Well, one of the best areas and times to get lobster in Massachusetts was
in May, when the lobsters were emerging from a cold winter and hungry to
stock up for the coming shedding season. In Provincetown, on the
end of Cape Cod, the ocean bottom is all sand, and slopes gradually down
from the shore to hundreds of dark, cold feet below the surface.
The idea in this method of lobster diving is to get up before sunrise,
and be ready to go into the water just at dawn. You are not allowed
to take lobsters before dawn or after dusk. Lobsters feed at night
on the marine life that is on the sandy bottom particularly up nearer the
surface. The lobsters do this at night to avoid predators such as
other lobsters, seals or sea lions.
So you are on the sandy bottom of the coast of Cape Cod in mid May in about
35-40 feet of water and you can just see due to the coming of dawn.
Suddenly you see the bottom is populated by many large lobsters, moving
slowly back down to the deep, cold, dark water after a night of feeding
to await the next night. Your goal is to intercept them on the way
back to the deep and pick up your selection. On this day in May of
1978, I saw what appeared to be the largest lobster I had ever seen in
its natural environment. I moved in to grasp it on its carapace (upper
body) and found that it knew I was there and immediately reared up with
both claws waving! Its claws were the originals and were huge.

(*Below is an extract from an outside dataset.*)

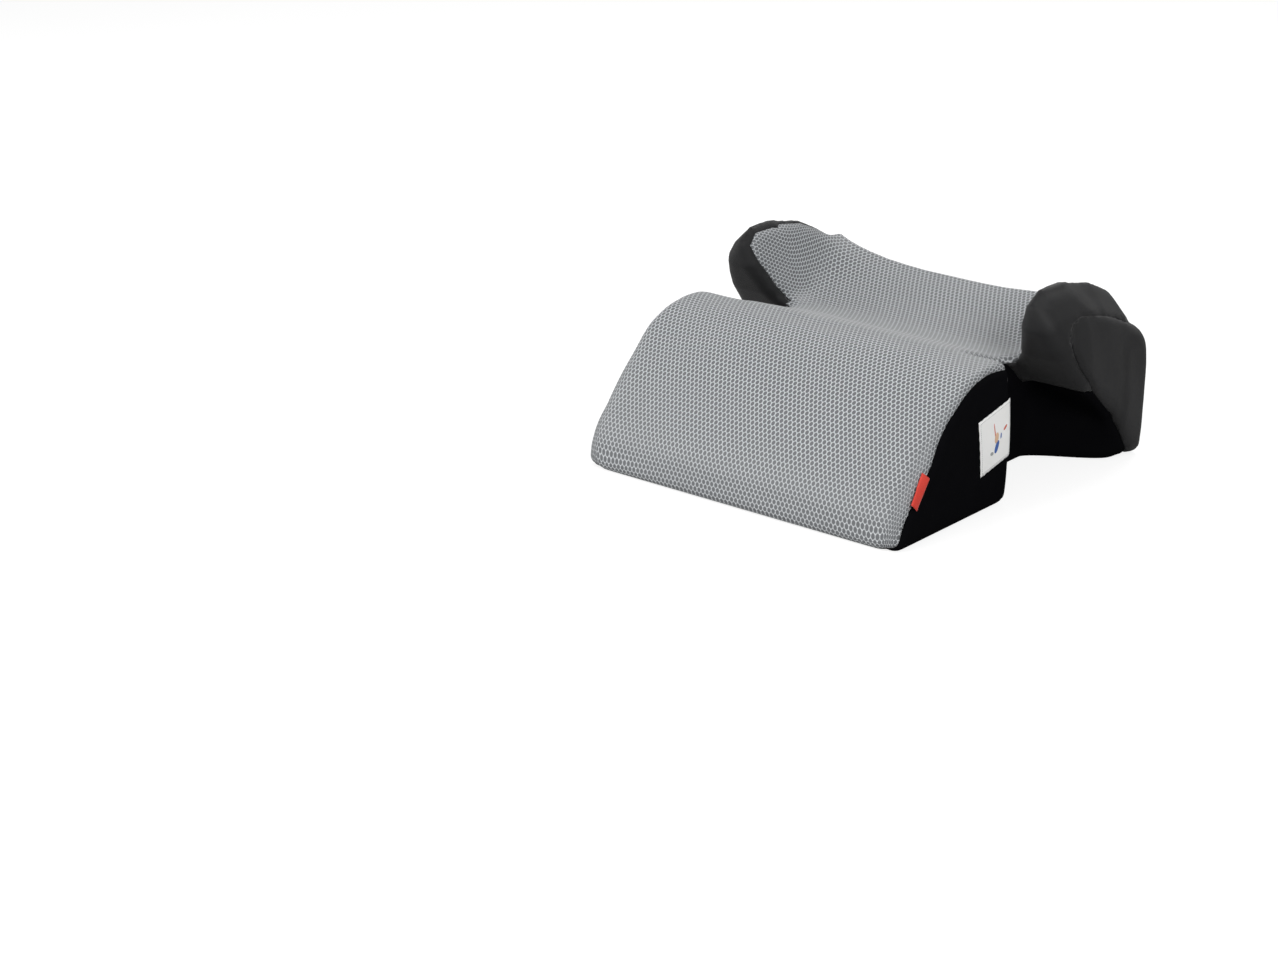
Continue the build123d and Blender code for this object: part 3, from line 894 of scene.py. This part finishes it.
# the hem is the cover's edge folded under, gathered by its elastic
hem = {"cell": 3.0, "outer": 11.0, "width": 16.0, "low": 3.2, "high": 7.4, "outlineAt": 26.0}


def hemForm(x, y, z):
    outline = body(x, y, np.full_like(z, hem["outlineAt"]), tuck=0)
    turn = np.arctan2(y - 205, x)
    gather = 0.5 * np.sin(turn * 97) * np.sin(turn * 31 + 1)
    middle, half = (hem["low"] + hem["high"]) / 2, (hem["high"] - hem["low"]) / 2
    band = np.maximum(outline + hem["outer"], -(outline + hem["outer"] + hem["width"]))
    return smoothMax(band, np.abs(z - middle - gather) - half, 1.5)


hemVerts, hemQuads = netSurface(hemForm, (-228, -8, -1.5), (228, 420, 12), hem["cell"])
hemBand = meshPiece("hemBand", toFrame(hemVerts), hemQuads)
hemLayer = hemBand.data.uv_layers.new(name="cloth")
hemCorner = np.zeros(len(hemBand.data.loops), int)
hemBand.data.loops.foreach_get("vertex_index", hemCorner)
hemLayer.data.foreach_set("uv", (hemVerts[hemCorner][:, :2] * mm).ravel())
finishPiece(hemBand, finish["hem"], ["hem_casing"])

foam = {"cell": 9.0, "armCell": 6.0, "under": 4.0, "thick": 10.0, "bottom": 12}


def foamForm(x, y, z):
    b = body(x, y, z)
    layer = np.maximum(b + foam["under"], -(b + foam["under"] + foam["thick"]))
    return np.maximum(layer, foam["bottom"] - z)


def onArmSide(x, y, z):
    aboveSeat = seatTop(np.abs(x), y)[0] - z + 4
    return np.maximum(152 - np.abs(x), np.maximum(finDistance(y, z), aboveSeat))


def seatFoamForm(x, y, z):
    sideWall = seatTop(np.abs(x), y)[0] - 30 - z  # foam only over the top
    return np.maximum(np.maximum(foamForm(x, y, z), sideWall), 1.0 - onArmSide(x, y, z))


def armFoamForm(side):
    return lambda x, y, z: np.maximum(np.maximum(foamForm(x, y, z), onArmSide(x, y, z)), -side * x)


def makeFoam(name, form, low, high, cell, node):
    verts, quads = netSurface(form, low, high, cell)
    obj = meshPiece(name, toFrame(verts), quads)
    finishPiece(obj, finish["foam"], [node])


makeFoam("seatFoam", seatFoamForm, (-232, -12, -6), (232, 424, 214), foam["cell"], "seat_foam")
for side, direction, near in (("right", 1, 130), ("left", -1, -236)):
    low, high = (near, 230, 90), (near + 106, 424, 214)
    node = side + "_armrest_foam"
    makeFoam(side + "ArmrestFoam", armFoamForm(direction), low, high, foam["armCell"], node)
print("foam made")

# the label and the tab are laid on the cover's surface
label = {
    # corners on the right wing, as distance from the front and height, clockwise from the front top
    "corners": [(131, 101), (188, 112), (189.5, 54), (137, 43)],
    "steps": 24,
    "lift": 0.4,
    "thick": 0.8,
}


def ontoWing(yz, lift):
    # the right wing's side, straight out from the middle
    p = np.concatenate([np.full((len(yz), 1), 200.0), yz], 1)
    for _ in range(8):
        f = body(*p.T)
        ahead = p + np.array([0.5, 0, 0])
        p[:, 0] -= np.clip(f / np.maximum((body(*ahead.T) - f) / 0.5, 0.35), -6, 6)
    g = bodyGradient(p)
    return p + lift * g / np.linalg.norm(g, axis=1)[:, None]


def labelSpot(u, v):
    # u from the front edge, v from the top edge, both 0 to 1
    c = np.array(label["corners"], float)
    u, v = np.asarray(u)[:, None], np.asarray(v)[:, None]
    return (c[0] * (1 - u) + c[1] * u) * (1 - v) + (c[3] * (1 - u) + c[2] * u) * v


def gridPatch(name, spots, across, down, lift, thick, material, node):
    verts = toFrame(ontoWing(spots, lift))
    faces = []
    for i in range(across):
        for j in range(down):
            a = i * (down + 1) + j
            faces.append((a, a + 1, a + down + 2, a + down + 1))
    obj = meshPiece(name, verts, faces)
    layer = obj.data.uv_layers.new(name="cloth")
    corner = np.zeros(len(obj.data.loops), int)
    obj.data.loops.foreach_get("vertex_index", corner)
    layer.data.foreach_set("uv", (spots[corner] * mm).ravel())
    thickness = obj.modifiers.new("thickness", "SOLIDIFY")
    thickness.thickness = thick * mm
    thickness.offset = 1
    return finishPiece(obj, material, node) if node else obj


def joinPieces(name, parts):
    for part in parts:
        for modifier in list(part.modifiers):
            with bpy.context.temp_override(object=part, active_object=part):
                bpy.ops.object.modifier_apply(modifier=modifier.name)
    with bpy.context.temp_override(active_object=parts[0], selected_editable_objects=parts, object=parts[0]):
        bpy.ops.object.join()
    parts[0].name = name
    return parts[0]


def makeLabel():
    n = label["steps"]
    u, v = np.meshgrid(np.linspace(0, 1, n + 1), np.linspace(0, 1, n + 1), indexing="ij")
    u, v = u.ravel(), v.ravel()
    # a woven edge is never quite straight
    spots = labelSpot(u, v) + 0.25 * np.sin(np.stack([v * 37, u * 41], 1))
    lift, thick, node = label["lift"], label["thick"], ["instruction_label"]
    cloth = gridPatch("label", spots, n, n, lift, thick, finish["label"], node)
    marks = [
        # middle, half size, turn, finish
        ((0.47, 0.36), (0.012, 0.15), -0.12, "markRed"),
        ((0.52, 0.50), (0.06, 0.09), 0.25, "markPeach"),
        ((0.52, 0.66), (0.055, 0.11), 0.55, "markBlue"),
        ((0.66, 0.52), (0.018, 0.05), 0.2, "markBlue"),
        ((0.80, 0.43), (0.06, 0.022), -0.45, "markRed"),
        ((0.36, 0.72), (0.05, 0.03), 0.3, "markGrey"),
    ]
    parts = []
    for middle, half, turn, look in marks:
        m = 10
        a, b = np.meshgrid(np.linspace(-1, 1, m + 1), np.linspace(-1, 1, m + 1), indexing="ij")
        a, b = a.ravel(), b.ravel()
        roundness = np.sqrt(1 - np.clip(np.minimum(a * a, b * b), 0, 1) / 2)  # square to rounded blob
        a, b = a * roundness * half[0], b * roundness * half[1]
        uu = middle[0] + a * math.cos(turn) - b * math.sin(turn)
        vv = middle[1] + a * math.sin(turn) + b * math.cos(turn)
        patch = gridPatch("mark", labelSpot(uu, vv), m, m, lift + thick, 0.12, None, None)
        patch.data.materials.append(finish[look])
        parts.append(patch)
    patches = joinPieces("labelMarks", parts)
    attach(patches, "root")
    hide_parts("label_patches")
    # stitches: short raised threads in a square, just inside the label's edge
    edge, perSide = 0.045, 26
    verts, faces = [], []
    for side in range(4):
        for k in range(perSide):
            ends = []
            for t in ((k + 0.12) / perSide, (k + 0.88) / perSide):
                t = edge + t * (1 - 2 * edge)
                ends.append([(t, edge), (1 - edge, t), (1 - t, 1 - edge), (edge, 1 - t)][side])
            line = np.array([np.array(ends[0]) * (1 - s) + np.array(ends[1]) * s for s in (0, 0.5, 1)])
            spine = ontoWing(labelSpot(line[:, 0], line[:, 1]), lift + thick + 0.05)
            tube(verts, faces, spine, [0.14, 0.3, 0.14])
    stitches = meshPiece("labelStitches", toFrame(verts), faces)
    finishPiece(stitches, finish["thread"], ["label_stitching"])


def tube(verts, faces, spine, radii, sides=6):
    # a closed tube along a line of points
    start = len(verts)
    spine = np.array(spine)
    for i, (centre, radius) in enumerate(zip(spine, radii)):
        along = spine[min(i + 1, len(spine) - 1)] - spine[max(i - 1, 0)]
        along /= np.linalg.norm(along)
        one = np.cross(along, [0.3, 0.2, 0.93])
        one /= np.linalg.norm(one)
        two = np.cross(along, one)
        for k in range(sides):
            angle = math.tau * k / sides
            verts.append(centre + radius * (math.cos(angle) * one + math.sin(angle) * two))
    for i in range(len(spine) - 1):
        for k in range(sides):
            a = start + i * sides + k
            b = start + i * sides + (k + 1) % sides
            faces.append((a, b, b + sides, a + sides))
    faces.append([start + k for k in reversed(range(sides))])
    faces.append([start + (len(spine) - 1) * sides + k for k in range(sides)])


tab = {
    "low": (29.0, 39.5),  # distance from the front, and height, of its ends along the seam
    "high": (49.0, 67.0),
    "width": 11.0,
    "length": 34,
    "thick": 0.9,
    "rows": 20,
    "columns": 8,
}


def makeTab():
    # its right edge lies in the seam; it is folded over, so it stands slightly off the mesh
    low, high = np.array(tab["low"]), np.array(tab["high"])
    verts, faces, flat = [], [], []
    for i in range(tab["rows"] + 1):
        s = i / tab["rows"]
        y, z = low * (1 - s) + high * s
        for j in range(tab["columns"] + 1):
            t = j / tab["columns"]
            verts.append([201.0 - 8.0 * t**1.4, y - 4.6 * t, z + 5.4 * t])
            flat.append([tab["width"] * t * mm, tab["length"] * s * mm])
    p = ontoSurface(np.array(verts))
    g = bodyGradient(p)
    g /= np.linalg.norm(g, axis=1)[:, None]
    t = np.array(flat)[:, 0] / (tab["width"] * mm)
    s = np.array(flat)[:, 1] / (tab["length"] * mm)
    p += g * (1.3 + 1.6 * t + 0.5 * np.sin(5 * s) * t)[:, None]
    n = tab["columns"] + 1
    for i in range(tab["rows"]):
        for j in range(tab["columns"]):
            a = i * n + j
            faces.append((a, a + n, a + n + 1, a + 1))
    obj = meshPiece("sideTab", toFrame(p), faces)
    layer = obj.data.uv_layers.new(name="cloth")
    corner = np.zeros(len(obj.data.loops), int)
    obj.data.loops.foreach_get("vertex_index", corner)
    layer.data.foreach_set("uv", np.array(flat)[corner].ravel())
    thickness = obj.modifiers.new("thickness", "SOLIDIFY")
    thickness.thickness = tab["thick"] * mm
    thickness.offset = 0
    finishPiece(obj, finish["tab"], ["side_tab"])


makeLabel()
makeTab()
print("label and tab made")

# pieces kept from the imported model
keptFinish = {
    "shell": ["seat_shell", "lengthwise_ribs", "crosswise_ribs", "sticker_plate"],
    "hook": ["cover_hooks"],
    "elastic": ["hem_elastic"],
    "sticker": ["approval_sticker"],
    "rubber": ["front_left_foot", "front_right_foot", "rear_left_foot", "rear_right_foot"],
}
for look, nodes in keptFinish.items():
    for node in nodes:
        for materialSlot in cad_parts[node].material_slots:
            materialSlot.material = finish[look]

low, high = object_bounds()
print("visual box", [round(v, 4) for v in list(low) + list(high)])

Lobsters will drop an injured limb and grow another, but never as big as
the original.
I moved around this lobster and he followed my every movement. Finally
I was able to get two hands around his carapace by distracting him with
my light. It was a battle to keep hold of the lobster and open a
catch bag at the same time. After a 10 minute struggle, I finally
got the lobster into the bag and found that I was nearly out of air after
such a fight. I returned to the surface and proudly displayed the
one that didn't get away. This lobster fed 6 people for two meals
and weighed over 16 lbs. I cleaned and kept the claws as souvenirs
of the best lobster dive I ever made.